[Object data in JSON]
------

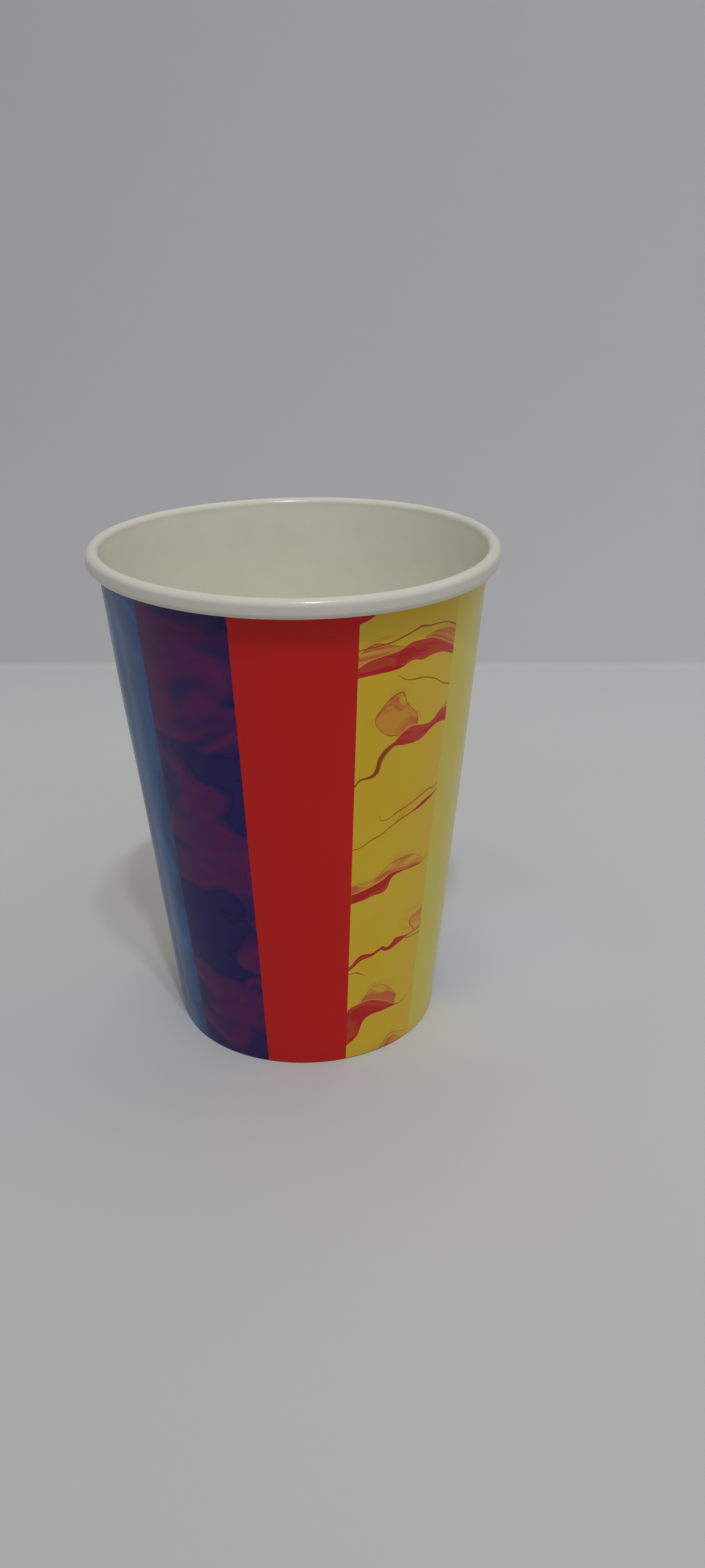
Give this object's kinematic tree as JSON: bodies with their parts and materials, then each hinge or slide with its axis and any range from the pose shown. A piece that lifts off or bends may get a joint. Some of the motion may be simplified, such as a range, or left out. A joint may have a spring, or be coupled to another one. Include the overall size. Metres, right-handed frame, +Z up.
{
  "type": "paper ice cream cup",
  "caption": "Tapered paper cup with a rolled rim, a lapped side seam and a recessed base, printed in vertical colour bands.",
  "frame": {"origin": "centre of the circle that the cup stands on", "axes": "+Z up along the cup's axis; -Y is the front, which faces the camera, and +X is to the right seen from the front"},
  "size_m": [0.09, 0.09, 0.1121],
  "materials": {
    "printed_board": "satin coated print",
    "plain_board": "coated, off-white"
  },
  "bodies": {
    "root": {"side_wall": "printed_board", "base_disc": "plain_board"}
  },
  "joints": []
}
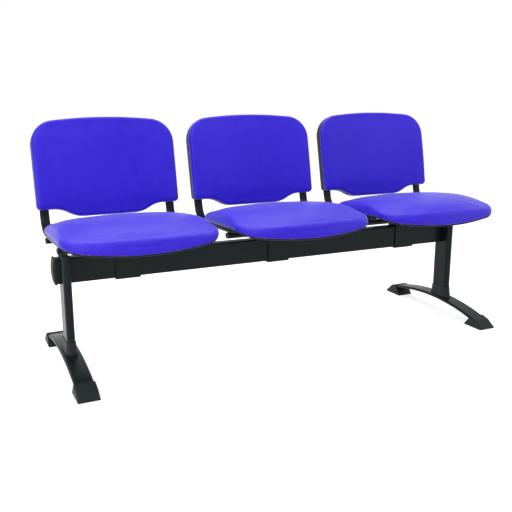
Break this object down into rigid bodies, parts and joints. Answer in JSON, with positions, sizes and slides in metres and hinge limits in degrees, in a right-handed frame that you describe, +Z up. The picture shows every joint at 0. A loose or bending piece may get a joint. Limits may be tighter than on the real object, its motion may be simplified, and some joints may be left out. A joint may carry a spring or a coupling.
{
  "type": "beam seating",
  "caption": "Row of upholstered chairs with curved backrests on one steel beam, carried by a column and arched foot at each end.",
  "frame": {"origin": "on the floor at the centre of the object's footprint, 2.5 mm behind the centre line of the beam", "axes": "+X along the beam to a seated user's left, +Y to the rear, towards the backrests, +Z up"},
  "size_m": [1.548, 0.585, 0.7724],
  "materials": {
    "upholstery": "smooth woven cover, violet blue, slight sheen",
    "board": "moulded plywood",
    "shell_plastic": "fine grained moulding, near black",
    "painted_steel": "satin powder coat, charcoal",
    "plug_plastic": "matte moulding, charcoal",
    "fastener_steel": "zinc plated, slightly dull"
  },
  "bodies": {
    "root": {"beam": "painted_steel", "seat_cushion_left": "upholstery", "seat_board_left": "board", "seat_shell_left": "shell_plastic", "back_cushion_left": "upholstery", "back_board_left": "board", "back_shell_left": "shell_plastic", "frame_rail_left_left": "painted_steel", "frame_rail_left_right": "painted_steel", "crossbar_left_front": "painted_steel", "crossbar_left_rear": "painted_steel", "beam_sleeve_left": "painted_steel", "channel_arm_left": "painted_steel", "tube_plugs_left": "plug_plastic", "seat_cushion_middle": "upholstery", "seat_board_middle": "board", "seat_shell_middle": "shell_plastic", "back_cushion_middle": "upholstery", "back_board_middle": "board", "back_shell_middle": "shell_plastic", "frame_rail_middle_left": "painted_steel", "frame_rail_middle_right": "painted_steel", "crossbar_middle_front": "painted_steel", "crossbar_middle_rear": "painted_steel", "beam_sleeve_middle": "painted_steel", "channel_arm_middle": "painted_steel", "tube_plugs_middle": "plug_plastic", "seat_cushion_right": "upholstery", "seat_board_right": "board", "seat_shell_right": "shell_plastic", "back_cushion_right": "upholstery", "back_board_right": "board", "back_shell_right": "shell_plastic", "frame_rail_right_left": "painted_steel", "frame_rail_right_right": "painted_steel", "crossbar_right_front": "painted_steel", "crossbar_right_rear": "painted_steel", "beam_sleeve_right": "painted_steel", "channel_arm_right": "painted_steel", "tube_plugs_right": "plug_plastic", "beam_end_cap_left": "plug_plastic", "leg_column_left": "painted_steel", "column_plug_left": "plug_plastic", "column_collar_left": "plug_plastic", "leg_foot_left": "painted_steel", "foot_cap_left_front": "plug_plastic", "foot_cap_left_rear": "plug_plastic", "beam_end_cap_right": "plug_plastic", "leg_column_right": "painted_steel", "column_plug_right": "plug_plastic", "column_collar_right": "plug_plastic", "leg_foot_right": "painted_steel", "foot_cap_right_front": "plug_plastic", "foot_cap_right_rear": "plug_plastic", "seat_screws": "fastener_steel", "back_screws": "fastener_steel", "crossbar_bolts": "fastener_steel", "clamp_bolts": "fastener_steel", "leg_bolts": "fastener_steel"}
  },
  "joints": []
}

------

Show the lines of the records that include the string "axis".

Give this object's kinematic tree as JSON: bodies with their parts and materials, then each hinge or slide with its axis and any range from the pose shown. A piece that lifts off or bends may get a joint. Some of the motion may be simplified, such as a range, or left out. A joint may have a spring, or be coupled to another one. Include the overall size. Metres, right-handed frame, +Z up.
  "frame": {"origin": "centre of the circle that the cup stands on", "axes": "+Z up along the cup's axis; -Y is the front, which faces the camera, and +X is to the right seen from the front"},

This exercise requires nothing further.